Forest Service Accomplishments

The Forest Service has been highly successful at implementing actions authorized by the Energy Policy Act of 2005. The Forest Service and Department of the Interior agencies have entered into an interagency Memorandum of Understanding that has improved energy permit coordination on Federal lands and included the assignment of personnel to pilot project offices. The Forest Service is participating in four of the pilot project offices, which are located in areas with a high volume of development and project proposals. Project processing timelines have been shortened substantially, as a result of the efficiencies realized by having multi-agency personnel involved in the approval of operations who are working out of a single office. The agency has also worked closely with the BLM on the revision of the Oil and Gas Onshore Order No.1.

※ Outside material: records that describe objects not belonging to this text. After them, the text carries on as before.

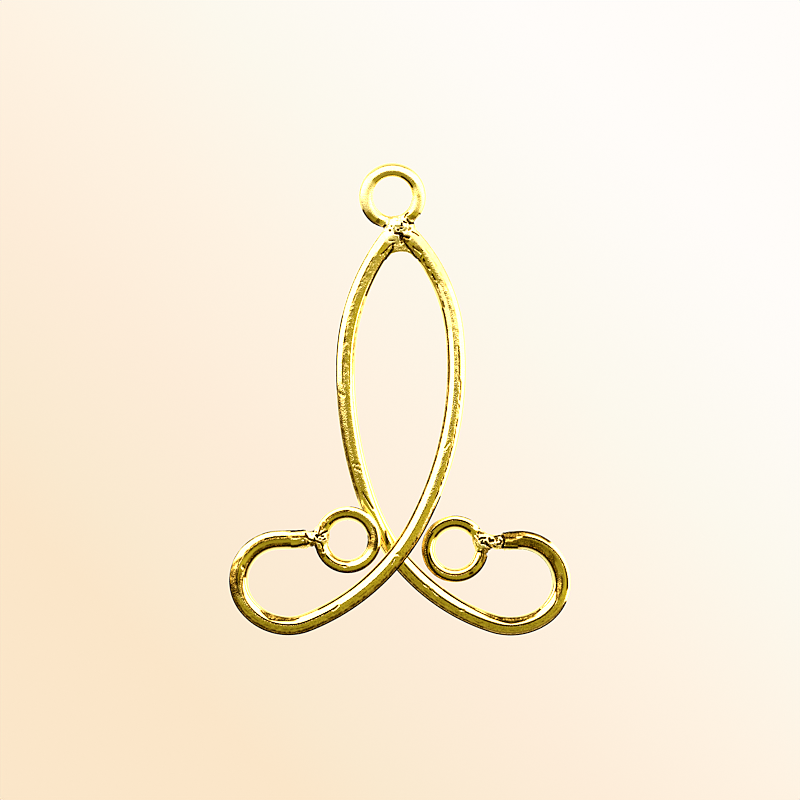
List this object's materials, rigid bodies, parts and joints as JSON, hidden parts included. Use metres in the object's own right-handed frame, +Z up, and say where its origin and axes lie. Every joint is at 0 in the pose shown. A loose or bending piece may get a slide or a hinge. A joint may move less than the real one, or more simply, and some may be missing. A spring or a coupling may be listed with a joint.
{
  "type": "ear wire connector",
  "caption": "Gold-coloured earring connector of round wire: crossed mirrored hooks, soldered at their tips to a hanging eye, each ending in an eye of its own for a drop.",
  "frame": {"origin": "middle of the underside of the box round the whole part, on the surface that it lies on", "axes": "+Y towards the hanging eye, +X towards the eye of the under wire, +Z up out of the surface, on the side where the over wire passes over the under wire"},
  "size_m": [0.018, 0.025, 0.0023],
  "materials": {
    "gold_wire": "polished yellow gold plating, with pitted solder at the joints"
  },
  "bodies": {
    "root": {"connector_frame": "gold_wire"}
  },
  "joints": []
}
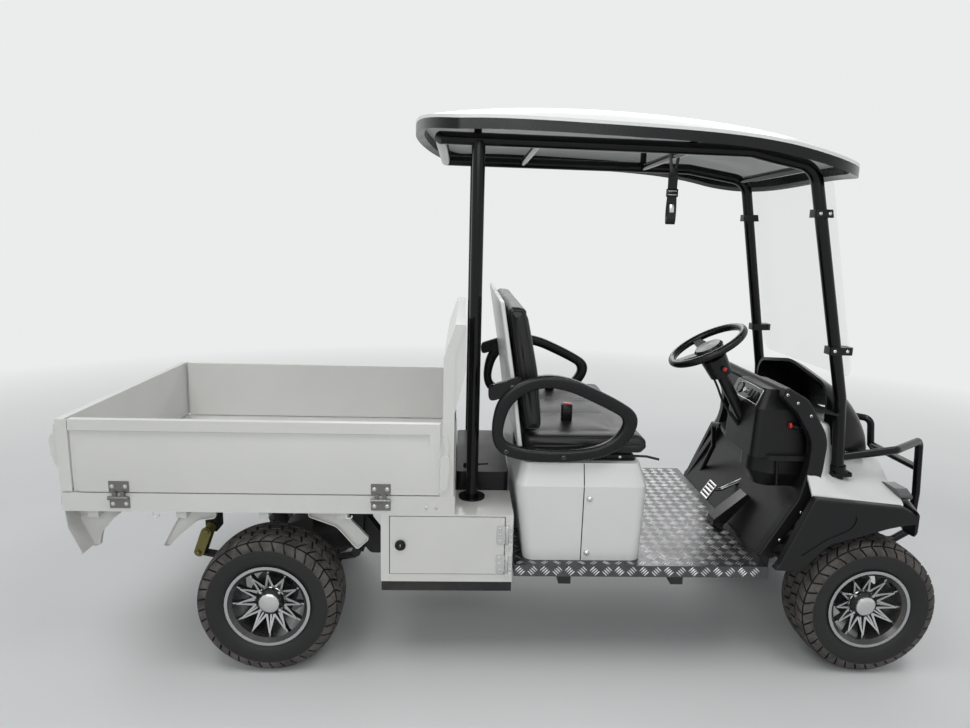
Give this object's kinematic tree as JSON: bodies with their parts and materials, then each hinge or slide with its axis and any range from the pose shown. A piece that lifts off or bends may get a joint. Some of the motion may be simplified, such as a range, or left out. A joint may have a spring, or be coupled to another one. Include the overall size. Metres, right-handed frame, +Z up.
{
  "type": "utility golf cart with a drop-side cargo bed",
  "caption": "Small four-wheeled utility vehicle with a roof, bench seat, steering wheel, front tube guard and a flat cargo bed whose sides and tailgate fold down.",
  "frame": {"origin": "on the floor, in the middle of the overall length and width", "axes": "+X forward, +Y to the vehicle's left, +Z up"},
  "size_m": [3.6887, 1.234, 2.288],
  "materials": {
    "frame_black": "satin black paint",
    "body_white": "gloss white paint",
    "shell_white": "moulded white plastic",
    "trim_black": "grained black plastic",
    "tyre": "rubber",
    "alloy": "machined alloy over black",
    "steel": "zinc-plated steel",
    "tread_plate": "tread plate",
    "upholstery": "black leathercloth",
    "glass": "clear pane",
    "lamp_clear": "clear lens",
    "webbing": "woven strap",
    "cast_metal": "painted casting",
    "battery": "battery casing"
  },
  "bodies": {
    "chassis": {"chassis_frame": "frame_black", "leaf_springs": "frame_black", "rear_axle": "cast_metal", "front_axle": "frame_black", "battery_block": "battery", "lockers": "body_white", "bed_frame": "body_white", "bed_hinges": "steel", "headboard": "body_white", "floor_plate": "tread_plate", "seat_base": "shell_white", "rear_cover": "trim_black", "seat_hardware": "frame_black", "seat_cushion": "upholstery", "seat_back_pad": "upholstery", "seat_back_shell": "shell_white", "armrests": "trim_black", "column_cable": "trim_black", "hood": "shell_white", "front_fender": "trim_black", "dash": "trim_black", "cowl": "trim_black", "lamps": "lamp_clear", "driver_controls": "trim_black", "steering_column": "frame_black", "brush_guard": "frame_black", "roof_frame": "frame_black", "roof_shell": "shell_white", "roof_edge": "trim_black", "windshield": "glass", "hand_strap": "webbing"},
    "knuckle_right": {"knuckle_right": "cast_metal"},
    "knuckle_left": {"knuckle_left": "cast_metal"},
    "tie_rod": {"tie_rod": "frame_black"},
    "steering_wheel": {"steering_wheel": "trim_black"},
    "drop_side_right": {"drop_side_right": "body_white"},
    "drop_side_left": {"drop_side_left": "body_white"},
    "tailgate": {"tailgate": "body_white"},
    "locker_door_right": {"locker_door_right": "body_white"},
    "locker_door_left": {"locker_door_left": "body_white"},
    "wheel_front_right": {"tyre_front_right": "tyre", "rim_front_right": "alloy"},
    "wheel_front_left": {"tyre_front_left": "tyre", "rim_front_left": "alloy"},
    "wheel_rear_right": {"tyre_rear_right": "tyre", "rim_rear_right": "alloy"},
    "wheel_rear_left": {"tyre_rear_left": "tyre", "rim_rear_left": "alloy"}
  },
  "joints": [
    {"name": "steer_right", "type": "hinge", "parent": "chassis", "child": "knuckle_right", "pos_m": [1.40542, -0.422, 0.288], "axis": [0, 0, 1], "range_deg": [-30, 30]},
    {"name": "steer_left", "type": "hinge", "parent": "chassis", "child": "knuckle_left", "pos_m": [1.40542, 0.422, 0.288], "axis": [0, 0, 1], "range_deg": [-30, 30]},
    {"name": "tie_rod_swing", "type": "hinge", "parent": "knuckle_right", "child": "tie_rod", "pos_m": [1.33542, -0.422, 0.2], "axis": [0, 0, 1], "range_deg": [-30, 30]},
    {"name": "steering_wheel_turn", "type": "hinge", "parent": "chassis", "child": "steering_wheel", "pos_m": [0.76841, -0.25, 1.321], "axis": [-0.5, 0, 0.866], "range_deg": [-450, 450]},
    {"name": "spin_front_right", "type": "hinge", "parent": "knuckle_right", "child": "wheel_front_right", "pos_m": [1.40542, -0.5, 0.288], "axis": [0, 1, 0], "continuous": true},
    {"name": "spin_front_left", "type": "hinge", "parent": "knuckle_left", "child": "wheel_front_left", "pos_m": [1.40542, 0.5, 0.288], "axis": [0, 1, 0], "continuous": true},
    {"name": "spin_rear_right", "type": "hinge", "parent": "chassis", "child": "wheel_rear_right", "pos_m": [-1.04259, -0.5, 0.288], "axis": [0, 1, 0], "continuous": true},
    {"name": "spin_rear_left", "type": "hinge", "parent": "chassis", "child": "wheel_rear_left", "pos_m": [-1.04259, 0.5, 0.288], "axis": [0, 1, 0], "continuous": true},
    {"name": "drop_side_right_swing", "type": "hinge", "parent": "chassis", "child": "drop_side_right", "pos_m": [-1.08858, -0.609, 0.742], "axis": [1, 0, 0], "range_deg": [0, 175]},
    {"name": "locker_door_right_swing", "type": "hinge", "parent": "chassis", "child": "locker_door_right", "pos_m": [-0.09459, -0.606, 0.541], "axis": [0, 0, 1], "range_deg": [0, 110]},
    {"name": "drop_side_left_swing", "type": "hinge", "parent": "chassis", "child": "drop_side_left", "pos_m": [-1.08858, 0.609, 0.742], "axis": [-1, 0, 0], "range_deg": [0, 175]},
    {"name": "locker_door_left_swing", "type": "hinge", "parent": "chassis", "child": "locker_door_left", "pos_m": [-0.09459, 0.606, 0.541], "axis": [0, 0, -1], "range_deg": [0, 110]},
    {"name": "tailgate_swing", "type": "hinge", "parent": "chassis", "child": "tailgate", "pos_m": [-1.82258, 0, 0.742], "axis": [0, -1, 0], "range_deg": [0, 160]}
  ],
  "couplings": [
    {"joint": "steer_left", "follows": "steer_right", "ratio": 1},
    {"joint": "tie_rod_swing", "follows": "steer_right", "ratio": -1},
    {"joint": "steering_wheel_turn", "follows": "steer_right", "ratio": 15}
  ]
}
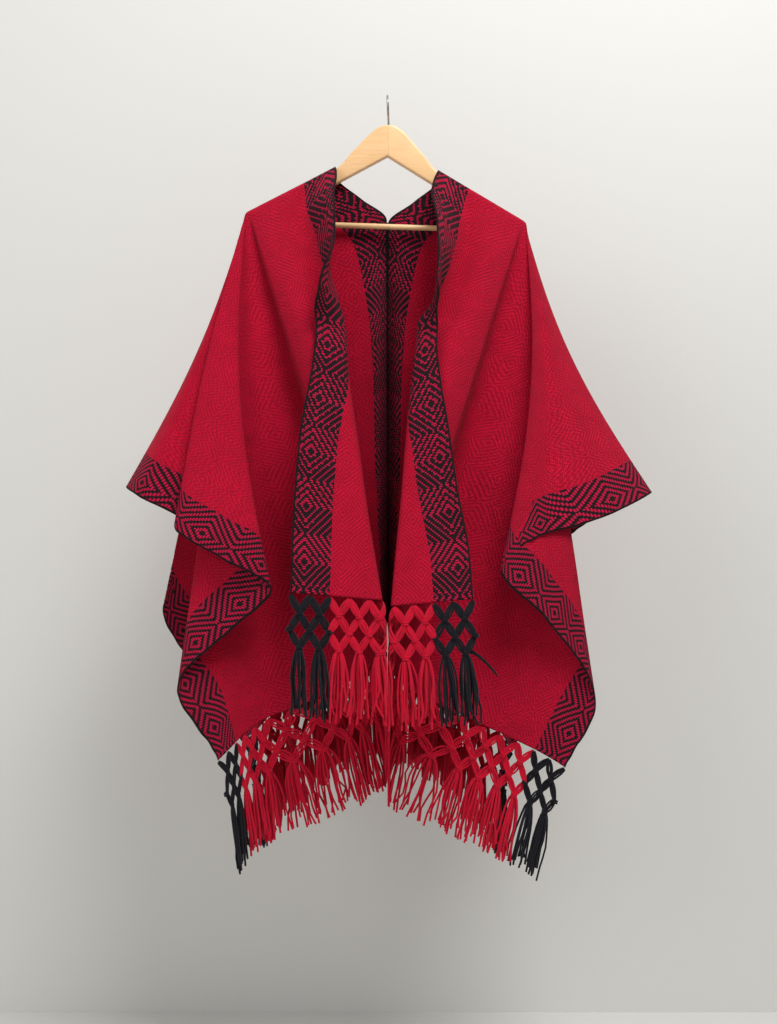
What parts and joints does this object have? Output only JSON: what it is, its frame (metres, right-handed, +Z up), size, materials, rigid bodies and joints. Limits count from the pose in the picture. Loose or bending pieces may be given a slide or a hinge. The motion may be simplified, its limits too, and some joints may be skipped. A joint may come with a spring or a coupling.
{
  "type": "open-front poncho on a hanger",
  "caption": "Open-front handwoven wool poncho with patterned bands and a knotted, tasselled fringe at both hems, hanging on a varnished wooden clothes hanger",
  "frame": {"origin": "the underside of the hook's crown, where the hook rests on what it hangs from", "axes": "+Z up, X along the hanger with +X to the right of a viewer in front of the garment, +Y away from that viewer"},
  "size_m": [0.8242, 0.2748, 1.2279],
  "materials": {
    "red_wool": "fuzzy handwoven wool, red diamond twill with black and red patterned bands along the long edges",
    "fringe_yarn": "plied wool yarn, red, and black at the two ends of each hem",
    "varnished_wood": "clear satin varnish on pale wood",
    "steel_wire": "bright plated wire"
  },
  "bodies": {
    "root": {"panel_left": "red_wool", "panel_right": "red_wool", "fringe_front_left": "fringe_yarn", "fringe_front_right": "fringe_yarn", "fringe_back_left": "fringe_yarn", "fringe_back_right": "fringe_yarn", "hanger_body": "varnished_wood", "hanger_bar": "varnished_wood", "hanger_hook": "steel_wire"}
  },
  "joints": []
}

Accomplishments in the Environmental Compliance and Protection and Abandoned Mine Land program for 2006 included:

The Minerals and Geology Management program has designed and is beginning to implement new national databases that will accurately track and report accomplishments. This will enhance program performance by providing consistent, accurate and timely information. Additionally, the Agency revised guidance to comply with the Clean Water Act for locatable mineral operations; thereby ensuring mining operations meet water quality requirements.

Conclusion

Thank you for this opportunity to discuss the President’s Budget for the minerals and geology program. I look forward to working with you to implement our fiscal year 2008 program, and I’m happy to answer any questions that you may have.